Dispute resolution clauses determine how conflicts will be resolved when negotiations fail. For startups and SaaS businesses, these clauses have significant cost and strategic implications.
Many contracts either omit dispute resolution clauses or include generic language without understanding its effect. This often leads to procedural uncertainty and prolonged disputes.
Arbitration is commonly preferred for commercial contracts due to confidentiality and flexibility. However, it is not always faster or cheaper. Poorly drafted arbitration clauses can result in jurisdictional challenges and delays.
Court jurisdiction clauses, on the other hand, offer procedural certainty but may involve longer timelines. For consumer-facing SaaS platforms, arbitration clauses may face additional scrutiny.
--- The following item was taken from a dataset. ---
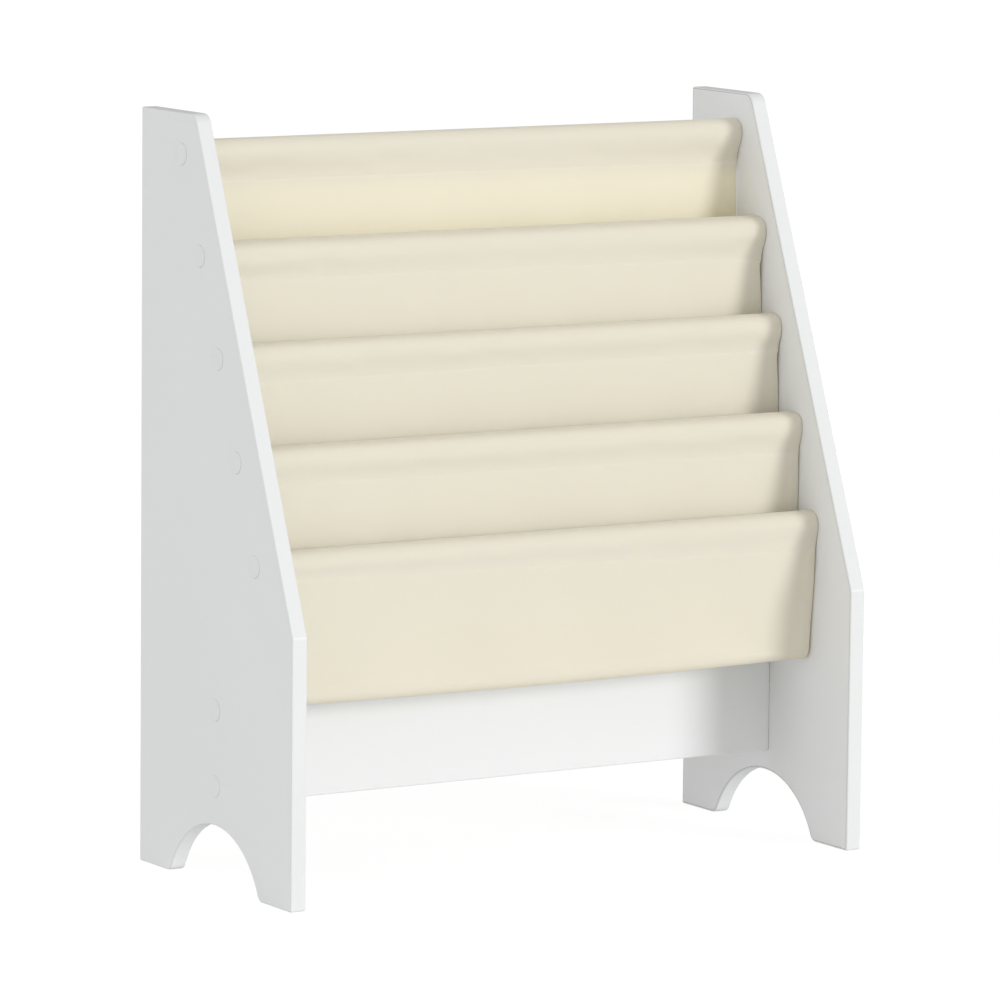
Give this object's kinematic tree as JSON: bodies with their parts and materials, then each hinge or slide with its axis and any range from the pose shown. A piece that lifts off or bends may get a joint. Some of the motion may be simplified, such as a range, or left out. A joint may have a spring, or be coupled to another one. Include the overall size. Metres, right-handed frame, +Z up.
{
  "type": "sling bookshelf",
  "caption": "Children's sling bookshelf: board side panels with arched feet, a low cross board, and round rods carrying a cloth sling that hangs as book pockets.",
  "frame": {"origin": "on the floor, at the centre of the shelf's footprint", "axes": "+Z up, -Y towards the front where the books are put in, +X to the right seen from the front"},
  "size_m": [0.6018, 0.273, 0.68],
  "materials": {
    "board_white": "white satin-matt lacquer over fibreboard",
    "rod_beech": "plain sanded beech",
    "cloth_cream": "plain-woven cream cotton, matt and slightly see-through",
    "screw_zinc": "bright zinc plate",
    "cap_white": "matt moulded white"
  },
  "bodies": {
    "root": {"left_side_panel": "board_white", "right_side_panel": "board_white", "cross_board": "board_white", "rod_1": "rod_beech", "rod_2": "rod_beech", "rod_3": "rod_beech", "rod_4": "rod_beech", "rod_5": "rod_beech", "sleeve_1": "cloth_cream", "sleeve_2": "cloth_cream", "sleeve_3": "cloth_cream", "sleeve_4": "cloth_cream", "sleeve_5": "cloth_cream", "pocket_1": "cloth_cream", "pocket_2": "cloth_cream", "pocket_3": "cloth_cream", "pocket_4": "cloth_cream", "screw_left_rod_1": "screw_zinc", "screw_left_rod_2": "screw_zinc", "screw_left_rod_3": "screw_zinc", "screw_left_rod_4": "screw_zinc", "screw_left_rod_5": "screw_zinc", "screw_left_board_lower": "screw_zinc", "screw_left_board_upper": "screw_zinc", "screw_right_rod_1": "screw_zinc", "screw_right_rod_2": "screw_zinc", "screw_right_rod_3": "screw_zinc", "screw_right_rod_4": "screw_zinc", "screw_right_rod_5": "screw_zinc", "screw_right_board_lower": "screw_zinc", "screw_right_board_upper": "screw_zinc", "cap_left_rod_1": "cap_white", "cap_left_rod_2": "cap_white", "cap_left_rod_3": "cap_white", "cap_left_rod_4": "cap_white", "cap_left_rod_5": "cap_white", "cap_left_board_lower": "cap_white", "cap_left_board_upper": "cap_white", "cap_right_rod_1": "cap_white", "cap_right_rod_2": "cap_white", "cap_right_rod_3": "cap_white", "cap_right_rod_4": "cap_white", "cap_right_rod_5": "cap_white", "cap_right_board_lower": "cap_white", "cap_right_board_upper": "cap_white"}
  },
  "joints": []
}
Hybrid clauses—providing for negotiation, mediation, and arbitration—require careful drafting. Vague escalation mechanisms often create confusion rather than resolution.
Indian courts emphasise clarity in dispute resolution clauses. Ambiguity may render such clauses unenforceable.
Choosing the right dispute resolution mechanism depends on transaction value, nature of parties, and risk tolerance. There is no one-size-fits-all solution.
Thoughtful dispute resolution clauses allow startups to manage conflict efficiently and avoid unnecessary escalation.